Akar masalahnya adalah masyarakat menengah ke bawah yang butuh sandang murah.

Republika/Eva Rianti
Aktivitas penjualan pakaian bekas atau thrifting impor di Pasar Senen, Jakarta Pusat, Senin (20/3/2023).
Red: Fernan Rahadi

REPUBLIKA.CO.ID, YOGYAKARTA -- Pemerintah melarang impor pakaian bekas dengan dikeluarkannya Peraturan Menteri Perdagangan Nomor 40 Tahun 2022 tentang Perubahan atas Peraturan Menteri Perdagangan No 18/2021 tentang Barang Dilarang Ekspor dan Barang Dilarang Impor. Pelarangan impor pakaian bekas ini dalam rangka melindungi para pelaku Usaha Mikro, Kecil dan Menengah (UMKM). Kebijakan ini menimbulkan keresahan di kalangan pedagang yang selama ini sangat bergantung dari penjualan baju bekas impor.
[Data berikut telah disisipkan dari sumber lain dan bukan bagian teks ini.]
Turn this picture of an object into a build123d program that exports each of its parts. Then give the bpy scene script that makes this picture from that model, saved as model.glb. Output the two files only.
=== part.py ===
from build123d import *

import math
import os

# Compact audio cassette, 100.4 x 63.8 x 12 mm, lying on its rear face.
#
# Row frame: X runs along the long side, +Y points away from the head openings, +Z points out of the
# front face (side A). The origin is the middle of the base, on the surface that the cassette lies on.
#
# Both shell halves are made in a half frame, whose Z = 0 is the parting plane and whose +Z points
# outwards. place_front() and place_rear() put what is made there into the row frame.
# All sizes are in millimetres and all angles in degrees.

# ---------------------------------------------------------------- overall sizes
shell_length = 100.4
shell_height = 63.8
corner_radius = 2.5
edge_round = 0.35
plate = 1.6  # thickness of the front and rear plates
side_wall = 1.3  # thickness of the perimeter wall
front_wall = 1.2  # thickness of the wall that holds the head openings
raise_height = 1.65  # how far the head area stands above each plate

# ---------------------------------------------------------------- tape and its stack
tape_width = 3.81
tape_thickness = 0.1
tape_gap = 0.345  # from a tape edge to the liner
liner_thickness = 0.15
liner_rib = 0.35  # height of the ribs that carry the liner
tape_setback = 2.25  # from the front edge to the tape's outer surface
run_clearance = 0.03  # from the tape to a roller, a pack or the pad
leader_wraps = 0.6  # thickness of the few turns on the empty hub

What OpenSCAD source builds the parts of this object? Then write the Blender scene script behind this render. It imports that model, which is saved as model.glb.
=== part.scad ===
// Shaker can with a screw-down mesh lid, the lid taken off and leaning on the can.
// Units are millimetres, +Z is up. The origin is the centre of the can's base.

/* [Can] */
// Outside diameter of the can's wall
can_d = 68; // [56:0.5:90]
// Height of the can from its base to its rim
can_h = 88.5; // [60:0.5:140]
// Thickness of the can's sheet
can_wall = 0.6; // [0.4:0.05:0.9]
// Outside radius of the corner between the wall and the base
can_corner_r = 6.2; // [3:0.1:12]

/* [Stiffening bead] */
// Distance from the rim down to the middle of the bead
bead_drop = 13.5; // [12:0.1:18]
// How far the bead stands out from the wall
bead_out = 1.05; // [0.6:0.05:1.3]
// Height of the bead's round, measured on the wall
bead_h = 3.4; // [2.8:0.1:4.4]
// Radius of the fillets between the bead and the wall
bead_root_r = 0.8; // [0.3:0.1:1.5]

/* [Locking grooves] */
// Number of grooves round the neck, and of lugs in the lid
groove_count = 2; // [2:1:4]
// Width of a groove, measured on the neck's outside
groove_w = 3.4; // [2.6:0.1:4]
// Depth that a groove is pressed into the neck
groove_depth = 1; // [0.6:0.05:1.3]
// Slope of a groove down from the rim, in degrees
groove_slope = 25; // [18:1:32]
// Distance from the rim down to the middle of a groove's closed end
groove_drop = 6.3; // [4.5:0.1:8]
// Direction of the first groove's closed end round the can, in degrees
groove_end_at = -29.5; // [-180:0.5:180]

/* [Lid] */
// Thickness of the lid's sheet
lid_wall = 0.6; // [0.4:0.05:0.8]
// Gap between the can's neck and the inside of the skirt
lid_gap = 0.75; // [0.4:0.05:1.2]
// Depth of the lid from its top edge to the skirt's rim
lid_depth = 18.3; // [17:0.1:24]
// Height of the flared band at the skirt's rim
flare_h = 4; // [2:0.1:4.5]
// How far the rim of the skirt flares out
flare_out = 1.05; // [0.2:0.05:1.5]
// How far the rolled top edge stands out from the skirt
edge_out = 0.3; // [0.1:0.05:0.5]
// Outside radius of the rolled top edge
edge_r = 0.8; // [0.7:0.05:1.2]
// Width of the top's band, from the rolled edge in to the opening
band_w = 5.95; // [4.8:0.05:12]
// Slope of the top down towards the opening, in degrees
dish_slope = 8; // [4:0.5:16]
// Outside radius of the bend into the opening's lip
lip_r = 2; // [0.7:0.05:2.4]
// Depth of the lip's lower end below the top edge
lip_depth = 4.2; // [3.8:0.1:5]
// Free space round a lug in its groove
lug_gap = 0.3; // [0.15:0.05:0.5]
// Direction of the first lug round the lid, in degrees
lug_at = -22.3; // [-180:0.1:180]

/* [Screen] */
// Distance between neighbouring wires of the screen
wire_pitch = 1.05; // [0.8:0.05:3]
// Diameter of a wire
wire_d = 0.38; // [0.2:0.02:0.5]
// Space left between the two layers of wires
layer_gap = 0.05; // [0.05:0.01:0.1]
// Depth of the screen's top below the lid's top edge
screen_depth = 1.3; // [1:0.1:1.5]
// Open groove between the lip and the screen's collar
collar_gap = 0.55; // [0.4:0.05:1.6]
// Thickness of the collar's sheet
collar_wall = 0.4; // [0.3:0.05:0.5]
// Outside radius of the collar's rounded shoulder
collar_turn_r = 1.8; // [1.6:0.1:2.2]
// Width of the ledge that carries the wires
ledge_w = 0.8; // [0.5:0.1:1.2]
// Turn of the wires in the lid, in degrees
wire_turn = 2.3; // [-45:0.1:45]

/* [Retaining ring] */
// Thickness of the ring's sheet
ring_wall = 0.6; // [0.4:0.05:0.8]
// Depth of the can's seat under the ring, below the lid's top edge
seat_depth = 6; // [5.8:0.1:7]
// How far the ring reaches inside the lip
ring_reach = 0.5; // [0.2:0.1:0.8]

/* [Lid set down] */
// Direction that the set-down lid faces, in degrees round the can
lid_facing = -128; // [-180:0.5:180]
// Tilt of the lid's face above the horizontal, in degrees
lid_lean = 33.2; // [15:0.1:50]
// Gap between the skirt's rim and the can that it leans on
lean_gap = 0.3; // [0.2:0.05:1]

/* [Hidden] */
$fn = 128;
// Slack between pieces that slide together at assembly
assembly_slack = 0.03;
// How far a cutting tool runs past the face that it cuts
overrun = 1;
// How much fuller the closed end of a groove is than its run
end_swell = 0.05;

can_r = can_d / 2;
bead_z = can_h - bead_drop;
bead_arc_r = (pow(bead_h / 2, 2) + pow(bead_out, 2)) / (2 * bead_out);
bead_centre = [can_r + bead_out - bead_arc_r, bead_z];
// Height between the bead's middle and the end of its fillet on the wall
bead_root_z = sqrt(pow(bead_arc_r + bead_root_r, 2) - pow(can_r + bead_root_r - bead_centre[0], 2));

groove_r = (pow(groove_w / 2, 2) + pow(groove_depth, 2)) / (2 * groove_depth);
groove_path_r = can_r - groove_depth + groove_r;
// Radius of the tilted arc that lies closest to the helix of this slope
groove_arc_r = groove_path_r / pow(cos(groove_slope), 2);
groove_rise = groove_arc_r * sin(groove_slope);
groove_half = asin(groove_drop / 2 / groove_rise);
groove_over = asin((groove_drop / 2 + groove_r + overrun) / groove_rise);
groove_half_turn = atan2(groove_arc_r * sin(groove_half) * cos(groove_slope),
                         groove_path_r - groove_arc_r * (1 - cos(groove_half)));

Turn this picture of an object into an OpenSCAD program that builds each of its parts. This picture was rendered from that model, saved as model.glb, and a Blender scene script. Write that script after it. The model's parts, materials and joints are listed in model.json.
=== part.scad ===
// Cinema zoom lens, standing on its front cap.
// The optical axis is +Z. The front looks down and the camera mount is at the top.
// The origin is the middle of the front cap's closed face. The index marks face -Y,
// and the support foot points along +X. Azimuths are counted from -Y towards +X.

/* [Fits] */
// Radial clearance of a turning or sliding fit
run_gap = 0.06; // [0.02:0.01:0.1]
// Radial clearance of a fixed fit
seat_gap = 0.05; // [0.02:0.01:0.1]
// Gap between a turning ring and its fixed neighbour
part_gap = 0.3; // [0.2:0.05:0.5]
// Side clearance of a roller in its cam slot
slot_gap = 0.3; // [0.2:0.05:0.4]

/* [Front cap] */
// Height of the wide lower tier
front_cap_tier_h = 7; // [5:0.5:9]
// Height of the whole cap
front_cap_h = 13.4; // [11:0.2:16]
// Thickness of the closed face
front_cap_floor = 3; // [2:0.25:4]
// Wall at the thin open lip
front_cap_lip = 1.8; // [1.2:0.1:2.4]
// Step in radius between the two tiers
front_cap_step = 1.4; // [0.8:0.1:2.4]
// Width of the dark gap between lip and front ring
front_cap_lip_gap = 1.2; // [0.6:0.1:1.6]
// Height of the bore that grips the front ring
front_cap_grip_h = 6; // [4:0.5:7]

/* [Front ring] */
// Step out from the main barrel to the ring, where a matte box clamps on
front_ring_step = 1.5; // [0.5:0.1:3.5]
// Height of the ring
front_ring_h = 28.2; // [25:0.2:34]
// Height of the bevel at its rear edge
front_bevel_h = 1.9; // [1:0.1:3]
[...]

Menanggapi kebijakan pelarangan baju impor baju bekas ini, pengamat ekonomi dari Fakultas Ekonomika dan Bisnis (FEB) UGM Eddy Junarsin menilai kebijakan pemerintah ini memang bertujuan untuk melindungi pelaku UMKM namun menurutnya kebijakan itu harus diikuti dengan peningkatan kualitas dari produk sandang di tanah air. Sebab menurut Eddy Junarsin permintaan baju bekas impor awalnya berangkat dari persoalan di kalangan masyarakat menengah ke bawah yang membutuhkan sandang murah.

"Maraknya penjualan baju bekas impor awalnya karena kebutuhan masyarakat yang ingin sandang murah, pakaian bekas impor jadi pilihan," kata Eddy Junarsin kepada wartawan, di kampus FEB UGM, Senin (27/3/2023).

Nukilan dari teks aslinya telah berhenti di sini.